Prime Retail was opening 225,000 sq. ft. centers when many others in the industry were still opening with only 75,000 sq. ft. "The centers needed to have a lot of critical mass," explains Rosenthal.
Not only did the company develop large centers in the initial phase, but it was willing to let demand drive any expansions. Of course, the centers' usual early success frequently meant quick expansions -- to the tune of 100,000 sq. ft. at a time. Facilitating expansion was the village concept, which was practical from astandpoint. "Adding 100,000 sq. ft. was relatively easy," says Carpenter. "We just added a new street."
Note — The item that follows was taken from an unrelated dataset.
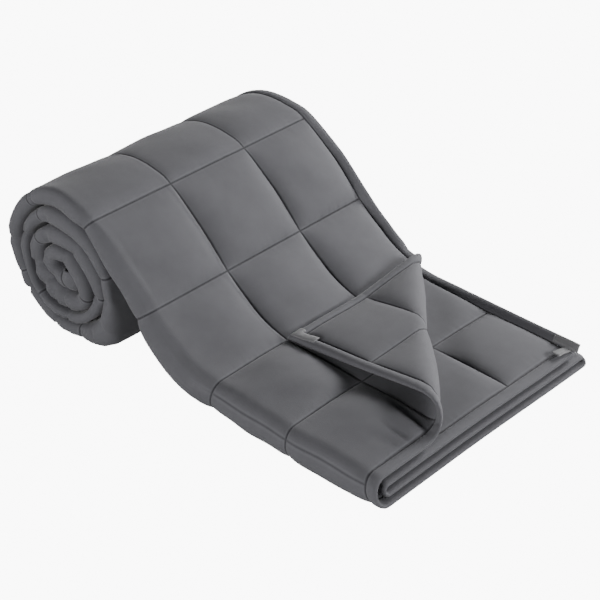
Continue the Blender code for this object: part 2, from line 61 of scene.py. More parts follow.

In fact, future expansion is considered in the early planning stages of centers. "We want to be able to quickly expand the center from 200,000 sq. ft. to 500,000 sq. ft. if the demand exists," says Rosenthal.
But the best design will fail if it is built in the wrong location. Thus, the company employs a list of five site-selection criteria:
* There must be 2 million people living within a one-hour drive of the center; * There must be 3 million annual visitors within a one-hour drive; * The site must be between two major cities, or between a major city and a tourist location; * The site must be on an interstate highway at an intersection passed by a minimum of 30,000 cars per day; and * The site must be at least 20 miles from the nearest regional market.
The 20-mile barrier is not set in stone, Rosenthal says, pointing to numerous successful outlet centers in the middle of major markets. But, he says, the 20-mile distance has been the unwritten law in recent years, since manufacturers are sensitive to the concerns of full-price retailers.
Carpenter and Rosenthal say the days of locating 40 or 50 miles from a major market are over; those projects are too risky to finance. However, their research indicates that distance traveled is not a key issue with outlet shoppers.
"The most important considerations of the shoppers are still value, tenant mix and the amenities the centers offer," says Rosenthal. "They are willing to travel, as long as they are satisfied in these areas."
So, too, can the outlet concept travel. The company will open its first international location in Puerto Rico later this year, with further global expansion under consideration. Western Europe and the Pacific Basin hold great potential for the outlet industry, notes Rosenthal, who expects Prime Retail to have properties there within a few years.
He points out that the United States has 270 million people and 55 million sq. ft. of outlet retail GLA. By comparison, he says, Western Europe has approximately the same number of people but only 1.5 million sq. ft. of outlet GLA.
"Within the next two to five years, we will be in Europe, the Far East, or both," Rosenthal predicts. "The mind set of people in these areas of the world is no different from people in the United States. They are looking for value."